— YOUR GOAL —
Locate each line containing the string "from" and copy it out.

################

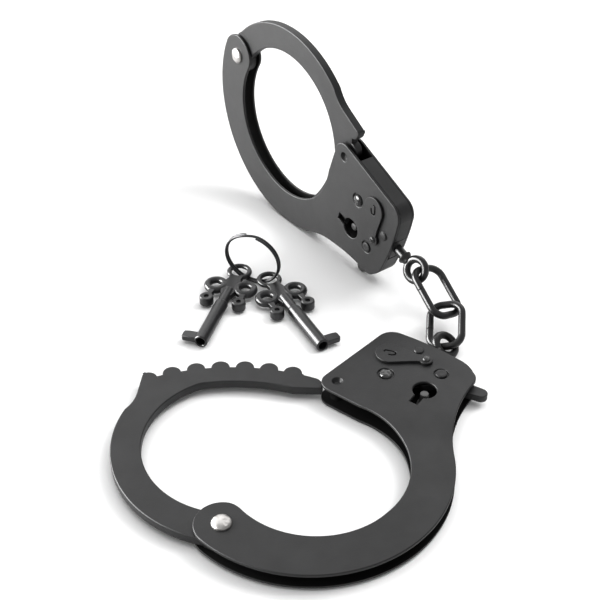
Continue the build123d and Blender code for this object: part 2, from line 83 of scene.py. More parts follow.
JAW_OUTER_RADIUS = 38.5
JAW_INNER_CENTRE = (25.0, 21.3)
JAW_INNER_RADIUS = 28.0
VALLEY_RADIUS = 65.6
TOOTH_RADIUS = 2.9
TOOTH_PITCH = 6.65
FIRST_TOOTH = 29.0
TOOTH_COUNT = 7                  # the last is the shoulder
RELEASE_HALF = 1.2
RELEASE_HUB = 3.2
LEVER_GAP = 0.1                  # under the safety lever
TAB_END = (74.14, 51.0)
TAB_RADIUS = 2.0
TAB_SWING = 14.5
EYE_RADIUS = 3.65
EYE_WIRE = 1.35
LINK_WIRE = 1.2
LINK_CORNER = 4.0
KEY_HEIGHT = 2.3
KEY_BARREL = 2.25
KEY_BORE = 1.5
KEY_LENGTH = 26.0
BOW_TOP = 14.4
BOW_TOP_RING = 3.55
BOW_TOP_WIRE = 0.85
BOW_SIDE = (4.9, 5.3)
BOW_SIDE_RING = 2.95
BOW_SIDE_WIRE = 1.25
DRUM_SIDE = 5.75
DRUM_BACK = -3.8
RING_RADIUS = 9.88
RING_WIRE = 0.45
RING_PITCH = 0.95
RING_CENTRE = (-4.8, 83.4, 10.36)
RING_NORMAL = (-0.862, -0.502, -0.085)
JAW_OPEN = 44.5

# ---- further dimensions of the pieces that show, in millimetres and degrees -----
PLATE_EDGE = 0.32                # rounding of a plate's outer edge
PLATE_BURR = 0.12                # rounding of its inner edge
NECK_END = 144.0
WRIST_TURN = -45.0               # where the wrist opening changes centre
WRIST_END = -140.5
LOBE_START = 78.0
JAW_EDGE = 0.38
JAW_BORE = 2.05
RELEASE_BORE = 1.75
SOFT_EDGE = 0.3
LEVER_THICK = 0.85               # these three are 0.1 to 0.15 less than in the CAD
LEVER_HEAD = 4.5
LEVER_TIP = 2.1
LEVER_EDGE = 0.16
LEVER_BURR = 0.05
DIMPLE_MOUTH = 1.6
PAWL_RECESS = 2.55               # dark ring round the pawl pin's head
RELEASE_RECESS = 2.25
RECESS_FLOOR = 1.0               # inner radius of the recess floors, under the heads
OVERLAP = 0.02                   # keeps two surfaces of one piece from coinciding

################

— OUTPUT OF THE TASK —
Continue the build123d and Blender code for this object: part 2, from line 83 of scene.py. More parts follow.
OVERLAP = 0.02                   # keeps two surfaces of one piece from coinciding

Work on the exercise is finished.